---------- Data shown

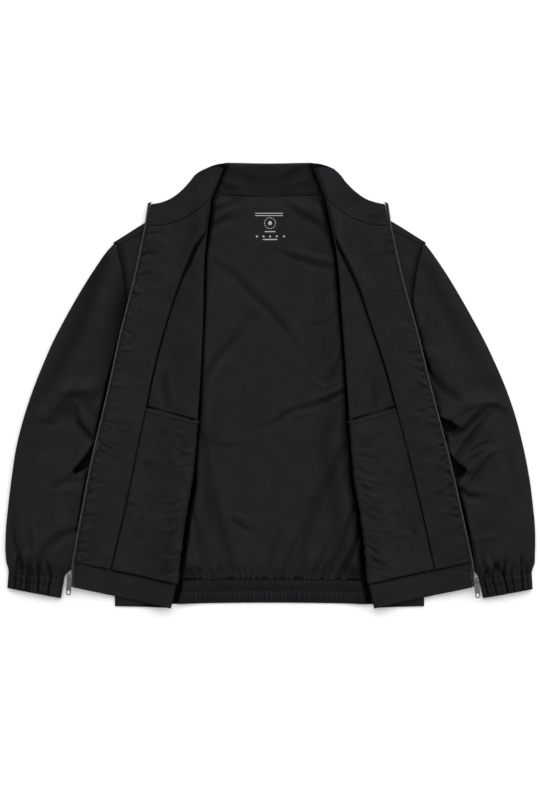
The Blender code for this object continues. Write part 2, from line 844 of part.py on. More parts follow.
def build_pull(front):
    """The pull tab, with a slot for the bridge and an oblong hole; its origin is on its pivot."""
    bar = PULL_WALL / 2
    half = PULL_WIDTH / 2
    tip = bar - PULL_LENGTH
    outer = [(half - 1.2, bar), (-half + 1.2, bar), (-half, bar - 1.4)]
    for k in range(END_ROUND_STEPS + 1):
        angle = math.pi * (1 + k / END_ROUND_STEPS)
        outer.append((half * math.cos(angle), tip + half + half * math.sin(angle)))
    outer.append((half, bar - 1.4))
    slot_half = PULL_SLOT[0] / 2
    slot = [(slot_half, -bar), (-slot_half, -bar), (-slot_half, -PULL_SLOT[1]), (slot_half, -PULL_SLOT[1])]
    hole_bottom = tip + (PULL_WIDTH - PULL_HOLE[0]) / 2
    hole = rounded_loop(PULL_HOLE[0] / 2, hole_bottom + PULL_HOLE[1], hole_bottom, END_ROUND_STEPS)
    work = bmesh.new()
    edges = []
    for loop in (outer, slot, hole):
        corners = [work.verts.new(Vector((a, b, -PULL_WALL / 2)) * MM) for a, b in loop]
        for i, corner in enumerate(corners):
            edges.append(work.edges.new((corner, corners[(i + 1) % len(corners)])))
    filled = bmesh.ops.triangle_fill(work, edges=edges, use_beauty=True)
    faces = [item for item in filled["geom"] if isinstance(item, bmesh.types.BMFace)]
    lifted = bmesh.ops.extrude_face_region(work, geom=faces, use_keep_orig=True)
    corners = [item for item in lifted["geom"] if isinstance(item, bmesh.types.BMVert)]
    bmesh.ops.translate(work, verts=corners, vec=(0, 0, PULL_WALL * MM))
    bmesh.ops.recalc_face_normals(work, faces=work.faces[:])
    name = f"pull_{front.side}"
    mesh = bpy.data.meshes.new(name)
    work.to_mesh(mesh)
    work.free()
    pull = finish(name, mesh, STEEL, 0.3, 1.0)
    top = slider_levels()[1] + SLIDER_PLATE
    pivot = Matrix.Translation(Vector((0, 0, top + PIVOT_HEIGHT)) * MM)
    tilt = Matrix.Rotation(math.radians(PULL_TILT), 4, "X")
    pull.matrix_world = slider_frame(front) @ pivot @ tilt


def main():
    clear_scene()
    fronts = {side: Front(side) for side in SIDES}
    build_back(fronts)
    build_hem_back()
    build_collar(fronts)
    for side, front in fronts.items():
        build_front(front)
        build_facing(front)
        build_pocket(front)
        build_sleeve(side)
        build_cuff(side)
        build_zip(front)
        build_slider(front)
        build_pull(front)


main()
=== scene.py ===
import math

import bmesh
import bpy
import numpy as np
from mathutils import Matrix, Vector
from mathutils.bvhtree import BVHTree


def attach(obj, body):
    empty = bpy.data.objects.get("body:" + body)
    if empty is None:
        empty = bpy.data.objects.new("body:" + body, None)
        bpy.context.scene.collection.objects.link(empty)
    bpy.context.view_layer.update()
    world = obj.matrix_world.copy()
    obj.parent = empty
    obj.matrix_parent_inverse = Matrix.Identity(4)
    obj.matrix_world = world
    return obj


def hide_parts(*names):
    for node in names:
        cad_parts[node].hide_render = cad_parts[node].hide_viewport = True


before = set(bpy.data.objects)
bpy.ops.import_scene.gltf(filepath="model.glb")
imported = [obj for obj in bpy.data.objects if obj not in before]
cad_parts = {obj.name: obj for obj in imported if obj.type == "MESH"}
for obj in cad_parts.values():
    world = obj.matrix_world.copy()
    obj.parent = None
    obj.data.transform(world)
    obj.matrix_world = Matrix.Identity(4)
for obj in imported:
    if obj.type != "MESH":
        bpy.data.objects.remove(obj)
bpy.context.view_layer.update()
mm = 0.001  # tables and sizes below are in millimetres
sides = {"left": -1, "right": 1}


# Small maths

def smoothStep(value):
    value = np.clip(value, 0.0, 1.0)
    return value * value * (3 - 2 * value)


def mix(start, end, share):
    return start + (end - start) * share


def sideCurve(table, side):  # plan points of a y, left x, right x table
    column = 1 if side == "left" else 2
    return np.array([(sides[side] * row[column], row[0]) for row in table], float)


def curveAt(points, share):  # points of a smooth curve at fractions of its length
    points = np.asarray(points, float)
    steps = np.linalg.norm(np.diff(points, axis=0), axis=1)
    place = np.concatenate(([0.0], np.cumsum(steps))) / steps.sum()
    slopes = np.gradient(points, place, axis=0)
    share = np.clip(np.asarray(share, float), 0.0, 1.0)
    index = np.clip(np.searchsorted(place, share, side="right") - 1, 0, len(steps) - 1)
    span = (place[index + 1] - place[index])[..., None]
    u = (share - place[index])[..., None] / span
    start = (1 + 2 * u) * (1 - u) ** 2 * points[index] + u * (1 - u) ** 2 * span * slopes[index]
    end = u * u * (3 - 2 * u) * points[index + 1] + u * u * (u - 1) * span * slopes[index + 1]
    return start + end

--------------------

## Requirement
Find the word "before" in the data and copy out each line where it turns up.

## Final result
before = set(bpy.data.objects)
imported = [obj for obj in bpy.data.objects if obj not in before]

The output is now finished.